Baby, come back...

Now that Christmas is looming, the children are heading back to the homestead in various shape and form.  

Daughter number one, who has been living away from home for some years now, really only comes home to visit.  This visit will always involve food and if Prosecco is involved, will also include a sleepover.  If daughter number two's bedroom can't be high jacked for this purpose, then yours truly will spend half an hour removing all the crap off daughter number one's bed so that she can get in it.  

This is the problem when you have a ground floor bedroom situated between the kitchen and the front door.  It rapidly becomes a dumping ground, and as I write it's housing all of the husband's biking paraphernalia, winter clothing accessories (my scarf box was decimated by Reg one afternoon, so my scarves now languish across the bed) and shoes....lots of shoes.  I have daughters, what do you expect.

Daughter number two moved out fourteen months ago, and still clings onto her home and bedroom (even though the dogs now live in there).  When she arrives, it's usually for a few days, and it's like she's never been away.  By this, I mean that there will be at least three empty shampoo/conditioner/moisturizer/shower gel bottles scattered across the bathroom.  The carpet will look like a depressed Afghan hound has been in residence (she has hair extensions) and there's usually some stray underwear knocking about.  She's in and out like a whirlwind, generally leaving a couple of pairs of drawers behind as a rule.

Son number one is flitting between houses at the moment, as befitting someone who has just left university.  Student-hood seems rather difficult to leave behind.  When he visits, it's usually just for food and washing.  He's planning on moving into his own place next year, so I would imagine that his visits will start to resemble daughter number one's, but without the hair extensions.

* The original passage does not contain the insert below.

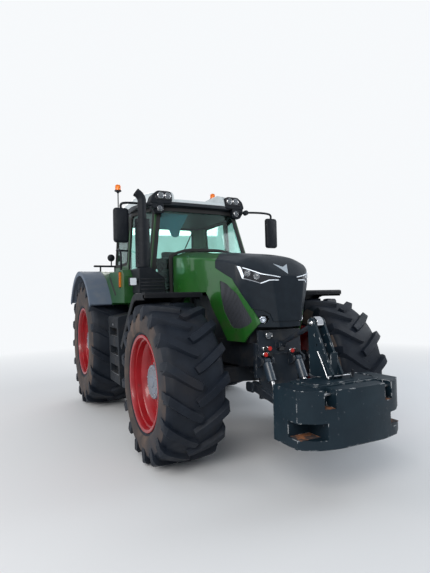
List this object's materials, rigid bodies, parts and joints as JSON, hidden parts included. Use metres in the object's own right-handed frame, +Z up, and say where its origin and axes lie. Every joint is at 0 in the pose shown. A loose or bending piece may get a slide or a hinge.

Son number two returned from university on Saturday.  He surprised me as I wasn't expecting him till next week.  Unfortunately I was out - this will teach him to call ahead.  Does he not realise that my life is no longer governed by him and the other three?  Anyway, he's back with almost every piece of clothing he has owned since 2012 and my washing machine is on 25gm of Valium per day.  

Here's the thing though.  He waits for me to come home after work, and then expects me to take him somewhere for the afternoon.  On Wednesday, I made the mistake of asking him if he wanted to come into town with me as I had something to take back to a shop.

I should have known that it was going to cost me, when he agreed.  He played the poverty stricken student all the way round, and fleeced me for razors and chocolate.  There was then a lunch in Greggs as he was 'starving'.  This turned into a three course meal and I'm sure that the Manager was just about to offer the meal for free if son number two had managed to force down the second chicken pie.  All in all, it cost me about £50 to have him riding shotgun.  Just as we were heading back to the car, he had the audacity to tell me that he'd got £67.50 as a trade in for his old mobile.

Ah yes, the mobile.  That would be the one I have been paying £35 a month for since 2015...

Saying to him that surely that money was mine as I had paid for it (and the new one he's just got) he looked at me quite thoughtfully.

Handing me £7.50 in loose change, he said, 'Knock yourself out Mumpty and buy yourself an ice cream'.

Does he not realise that this Mumpty Numpty is in sole charge of his Christmas presents? I have a feeling that I may be returning even more parcels back to the shops over the next few days.

And this time, I'll be leaving him at home...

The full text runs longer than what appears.